* **Aim of the exercise**
Print the listing below from its opening line through the line holding "return feature(name, Part.makeLoft(sections, True, True))", both ends included.

* **Dataset section**
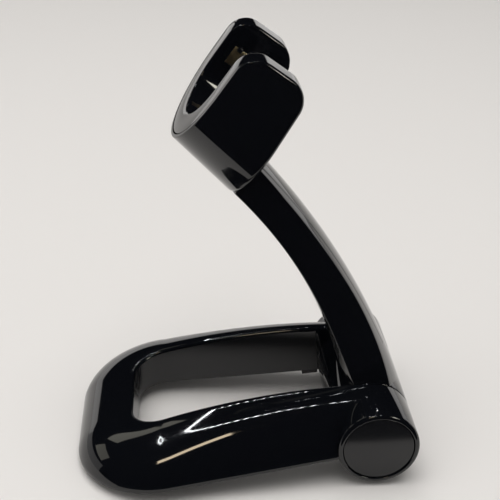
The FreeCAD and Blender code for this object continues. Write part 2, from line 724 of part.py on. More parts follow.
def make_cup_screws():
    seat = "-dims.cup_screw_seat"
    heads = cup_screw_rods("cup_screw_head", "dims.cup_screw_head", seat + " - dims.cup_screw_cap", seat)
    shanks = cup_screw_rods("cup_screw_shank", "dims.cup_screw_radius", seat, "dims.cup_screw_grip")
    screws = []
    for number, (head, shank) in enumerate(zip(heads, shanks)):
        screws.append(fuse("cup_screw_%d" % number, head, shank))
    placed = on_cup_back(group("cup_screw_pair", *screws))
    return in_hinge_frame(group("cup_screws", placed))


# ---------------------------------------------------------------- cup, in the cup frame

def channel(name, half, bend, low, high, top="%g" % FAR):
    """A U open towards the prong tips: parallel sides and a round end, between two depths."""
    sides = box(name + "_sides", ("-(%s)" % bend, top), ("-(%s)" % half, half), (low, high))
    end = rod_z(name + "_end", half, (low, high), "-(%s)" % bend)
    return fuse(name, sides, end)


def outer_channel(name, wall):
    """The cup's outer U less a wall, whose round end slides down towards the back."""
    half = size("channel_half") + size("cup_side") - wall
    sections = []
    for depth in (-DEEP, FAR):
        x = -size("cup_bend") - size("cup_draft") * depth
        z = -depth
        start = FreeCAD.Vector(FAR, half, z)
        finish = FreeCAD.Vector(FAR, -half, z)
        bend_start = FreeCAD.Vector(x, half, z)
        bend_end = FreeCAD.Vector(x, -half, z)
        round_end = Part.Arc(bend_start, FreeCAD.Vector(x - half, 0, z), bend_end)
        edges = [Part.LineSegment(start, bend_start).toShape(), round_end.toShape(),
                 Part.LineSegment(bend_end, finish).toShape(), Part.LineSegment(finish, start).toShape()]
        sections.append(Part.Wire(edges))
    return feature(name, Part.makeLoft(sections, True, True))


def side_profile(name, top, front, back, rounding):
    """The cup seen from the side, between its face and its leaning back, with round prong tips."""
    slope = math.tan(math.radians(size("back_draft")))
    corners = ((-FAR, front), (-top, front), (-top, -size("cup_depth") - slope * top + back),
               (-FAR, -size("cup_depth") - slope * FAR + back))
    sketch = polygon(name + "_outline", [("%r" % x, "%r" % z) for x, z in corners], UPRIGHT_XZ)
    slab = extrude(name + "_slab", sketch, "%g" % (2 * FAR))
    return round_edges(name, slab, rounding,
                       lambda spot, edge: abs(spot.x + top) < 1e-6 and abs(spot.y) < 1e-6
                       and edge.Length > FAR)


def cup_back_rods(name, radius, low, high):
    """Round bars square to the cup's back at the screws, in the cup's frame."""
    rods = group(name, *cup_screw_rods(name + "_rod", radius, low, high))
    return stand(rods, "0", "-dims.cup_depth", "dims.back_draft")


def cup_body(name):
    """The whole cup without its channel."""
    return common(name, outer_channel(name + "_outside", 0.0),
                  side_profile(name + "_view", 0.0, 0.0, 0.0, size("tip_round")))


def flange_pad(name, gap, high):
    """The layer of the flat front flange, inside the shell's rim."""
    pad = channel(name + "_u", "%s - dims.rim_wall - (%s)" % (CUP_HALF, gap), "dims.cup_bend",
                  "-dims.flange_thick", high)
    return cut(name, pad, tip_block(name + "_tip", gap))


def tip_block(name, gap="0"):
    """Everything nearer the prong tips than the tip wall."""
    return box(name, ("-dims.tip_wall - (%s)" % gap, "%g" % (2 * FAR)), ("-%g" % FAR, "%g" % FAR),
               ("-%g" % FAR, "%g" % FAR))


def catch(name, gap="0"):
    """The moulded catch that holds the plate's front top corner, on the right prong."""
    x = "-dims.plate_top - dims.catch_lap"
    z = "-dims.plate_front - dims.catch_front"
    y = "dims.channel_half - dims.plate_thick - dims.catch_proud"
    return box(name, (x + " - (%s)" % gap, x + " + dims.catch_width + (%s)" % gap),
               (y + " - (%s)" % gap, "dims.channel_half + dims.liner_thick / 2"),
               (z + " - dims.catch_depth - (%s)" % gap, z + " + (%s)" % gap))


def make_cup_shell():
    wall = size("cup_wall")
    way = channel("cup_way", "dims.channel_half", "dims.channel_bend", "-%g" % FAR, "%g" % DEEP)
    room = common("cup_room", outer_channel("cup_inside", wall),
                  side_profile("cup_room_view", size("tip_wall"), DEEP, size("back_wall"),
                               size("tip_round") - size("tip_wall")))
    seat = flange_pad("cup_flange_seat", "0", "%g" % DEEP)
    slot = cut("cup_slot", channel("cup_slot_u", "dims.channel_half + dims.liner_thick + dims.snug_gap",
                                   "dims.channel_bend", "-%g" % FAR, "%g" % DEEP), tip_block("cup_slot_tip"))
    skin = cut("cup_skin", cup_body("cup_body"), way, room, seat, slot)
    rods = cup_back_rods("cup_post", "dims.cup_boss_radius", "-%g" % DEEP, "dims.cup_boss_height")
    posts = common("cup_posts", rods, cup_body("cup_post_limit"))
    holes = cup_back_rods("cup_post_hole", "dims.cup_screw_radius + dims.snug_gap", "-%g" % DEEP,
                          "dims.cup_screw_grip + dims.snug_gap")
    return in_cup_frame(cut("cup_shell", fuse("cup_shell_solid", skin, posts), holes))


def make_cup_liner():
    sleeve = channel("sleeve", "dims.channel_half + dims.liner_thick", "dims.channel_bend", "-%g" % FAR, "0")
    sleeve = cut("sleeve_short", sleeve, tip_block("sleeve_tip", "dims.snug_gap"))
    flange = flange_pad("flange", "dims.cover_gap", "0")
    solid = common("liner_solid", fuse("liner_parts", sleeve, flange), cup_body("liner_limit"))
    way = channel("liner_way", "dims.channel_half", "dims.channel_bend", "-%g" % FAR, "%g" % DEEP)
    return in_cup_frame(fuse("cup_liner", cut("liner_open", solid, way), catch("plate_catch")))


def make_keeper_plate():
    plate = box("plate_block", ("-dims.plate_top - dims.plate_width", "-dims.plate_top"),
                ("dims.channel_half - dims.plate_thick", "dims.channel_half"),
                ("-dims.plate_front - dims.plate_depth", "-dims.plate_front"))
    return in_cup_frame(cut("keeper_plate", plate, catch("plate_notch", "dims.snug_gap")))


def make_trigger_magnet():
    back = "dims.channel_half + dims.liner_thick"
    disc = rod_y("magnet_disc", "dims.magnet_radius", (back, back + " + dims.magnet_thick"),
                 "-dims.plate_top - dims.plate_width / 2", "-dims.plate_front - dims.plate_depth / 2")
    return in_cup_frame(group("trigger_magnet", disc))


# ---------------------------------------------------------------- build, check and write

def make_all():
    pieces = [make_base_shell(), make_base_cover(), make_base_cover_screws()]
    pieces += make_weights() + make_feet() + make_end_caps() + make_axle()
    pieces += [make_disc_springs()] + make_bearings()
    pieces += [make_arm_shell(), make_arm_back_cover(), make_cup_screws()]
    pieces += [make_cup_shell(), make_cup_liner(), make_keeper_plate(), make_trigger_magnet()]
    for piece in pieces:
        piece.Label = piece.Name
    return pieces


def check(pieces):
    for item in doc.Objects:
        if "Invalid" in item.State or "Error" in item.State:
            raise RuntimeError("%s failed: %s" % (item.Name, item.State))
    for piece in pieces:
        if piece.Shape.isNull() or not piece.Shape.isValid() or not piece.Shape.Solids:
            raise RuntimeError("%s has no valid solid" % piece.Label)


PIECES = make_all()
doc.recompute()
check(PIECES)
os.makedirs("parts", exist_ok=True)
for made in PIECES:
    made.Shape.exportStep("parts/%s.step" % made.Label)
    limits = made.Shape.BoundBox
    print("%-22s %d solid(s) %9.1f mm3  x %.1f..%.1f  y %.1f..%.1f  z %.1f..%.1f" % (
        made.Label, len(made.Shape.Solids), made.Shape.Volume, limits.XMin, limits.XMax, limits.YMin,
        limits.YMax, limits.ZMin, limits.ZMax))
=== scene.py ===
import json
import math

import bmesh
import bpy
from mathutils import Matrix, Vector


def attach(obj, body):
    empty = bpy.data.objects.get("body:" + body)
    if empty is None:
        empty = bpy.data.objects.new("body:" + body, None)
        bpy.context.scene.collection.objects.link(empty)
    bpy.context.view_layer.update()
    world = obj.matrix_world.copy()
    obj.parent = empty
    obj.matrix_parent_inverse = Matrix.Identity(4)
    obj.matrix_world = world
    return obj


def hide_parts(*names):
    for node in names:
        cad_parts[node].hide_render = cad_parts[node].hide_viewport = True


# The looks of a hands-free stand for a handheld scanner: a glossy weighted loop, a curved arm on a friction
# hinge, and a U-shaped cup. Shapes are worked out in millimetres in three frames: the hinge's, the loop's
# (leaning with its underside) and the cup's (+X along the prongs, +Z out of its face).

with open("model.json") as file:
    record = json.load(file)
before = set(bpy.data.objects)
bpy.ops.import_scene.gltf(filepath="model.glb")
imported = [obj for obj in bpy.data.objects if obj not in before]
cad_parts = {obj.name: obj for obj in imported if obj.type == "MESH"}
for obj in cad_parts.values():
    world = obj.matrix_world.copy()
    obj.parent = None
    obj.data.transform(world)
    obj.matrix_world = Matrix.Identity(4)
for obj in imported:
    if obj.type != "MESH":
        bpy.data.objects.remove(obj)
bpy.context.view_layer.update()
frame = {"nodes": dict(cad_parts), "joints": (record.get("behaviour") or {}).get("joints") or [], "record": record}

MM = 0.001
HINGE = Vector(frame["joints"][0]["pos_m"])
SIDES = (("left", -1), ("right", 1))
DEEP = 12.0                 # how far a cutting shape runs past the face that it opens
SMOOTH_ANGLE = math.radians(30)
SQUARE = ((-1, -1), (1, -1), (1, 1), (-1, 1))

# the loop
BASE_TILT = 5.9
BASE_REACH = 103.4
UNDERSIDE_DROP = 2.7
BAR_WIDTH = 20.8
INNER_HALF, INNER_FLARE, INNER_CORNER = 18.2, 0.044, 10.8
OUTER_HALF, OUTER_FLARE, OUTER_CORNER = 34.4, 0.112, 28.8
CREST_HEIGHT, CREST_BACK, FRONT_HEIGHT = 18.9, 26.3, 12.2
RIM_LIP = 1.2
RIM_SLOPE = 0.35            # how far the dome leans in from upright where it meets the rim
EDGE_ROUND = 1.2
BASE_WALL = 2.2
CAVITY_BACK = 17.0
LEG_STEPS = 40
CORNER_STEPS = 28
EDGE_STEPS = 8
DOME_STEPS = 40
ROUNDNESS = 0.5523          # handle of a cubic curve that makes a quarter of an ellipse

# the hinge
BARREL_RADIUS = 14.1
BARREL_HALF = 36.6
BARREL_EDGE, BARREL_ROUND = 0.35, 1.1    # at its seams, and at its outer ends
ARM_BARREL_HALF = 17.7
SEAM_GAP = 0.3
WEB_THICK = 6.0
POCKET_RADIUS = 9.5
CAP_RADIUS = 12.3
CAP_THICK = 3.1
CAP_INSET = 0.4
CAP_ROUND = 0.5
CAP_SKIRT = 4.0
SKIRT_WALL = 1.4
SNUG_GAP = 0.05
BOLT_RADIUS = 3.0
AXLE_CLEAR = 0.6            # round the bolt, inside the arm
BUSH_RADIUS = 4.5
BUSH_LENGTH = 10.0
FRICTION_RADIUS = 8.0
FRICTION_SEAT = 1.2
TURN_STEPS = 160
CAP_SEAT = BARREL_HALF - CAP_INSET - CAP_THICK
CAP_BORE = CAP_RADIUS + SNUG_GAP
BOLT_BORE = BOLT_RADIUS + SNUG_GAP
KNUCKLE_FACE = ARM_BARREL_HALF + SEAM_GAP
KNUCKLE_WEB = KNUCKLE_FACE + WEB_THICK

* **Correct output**
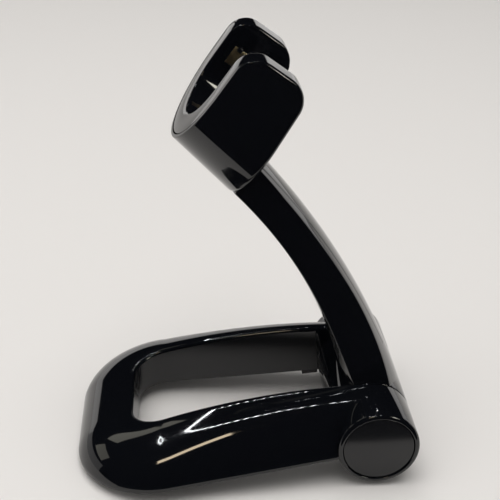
The FreeCAD and Blender code for this object continues. Write part 2, from line 724 of part.py on. More parts follow.
def make_cup_screws():
    seat = "-dims.cup_screw_seat"
    heads = cup_screw_rods("cup_screw_head", "dims.cup_screw_head", seat + " - dims.cup_screw_cap", seat)
    shanks = cup_screw_rods("cup_screw_shank", "dims.cup_screw_radius", seat, "dims.cup_screw_grip")
    screws = []
    for number, (head, shank) in enumerate(zip(heads, shanks)):
        screws.append(fuse("cup_screw_%d" % number, head, shank))
    placed = on_cup_back(group("cup_screw_pair", *screws))
    return in_hinge_frame(group("cup_screws", placed))


# ---------------------------------------------------------------- cup, in the cup frame

def channel(name, half, bend, low, high, top="%g" % FAR):
    """A U open towards the prong tips: parallel sides and a round end, between two depths."""
    sides = box(name + "_sides", ("-(%s)" % bend, top), ("-(%s)" % half, half), (low, high))
    end = rod_z(name + "_end", half, (low, high), "-(%s)" % bend)
    return fuse(name, sides, end)


def outer_channel(name, wall):
    """The cup's outer U less a wall, whose round end slides down towards the back."""
    half = size("channel_half") + size("cup_side") - wall
    sections = []
    for depth in (-DEEP, FAR):
        x = -size("cup_bend") - size("cup_draft") * depth
        z = -depth
        start = FreeCAD.Vector(FAR, half, z)
        finish = FreeCAD.Vector(FAR, -half, z)
        bend_start = FreeCAD.Vector(x, half, z)
        bend_end = FreeCAD.Vector(x, -half, z)
        round_end = Part.Arc(bend_start, FreeCAD.Vector(x - half, 0, z), bend_end)
        edges = [Part.LineSegment(start, bend_start).toShape(), round_end.toShape(),
                 Part.LineSegment(bend_end, finish).toShape(), Part.LineSegment(finish, start).toShape()]
        sections.append(Part.Wire(edges))
    return feature(name, Part.makeLoft(sections, True, True))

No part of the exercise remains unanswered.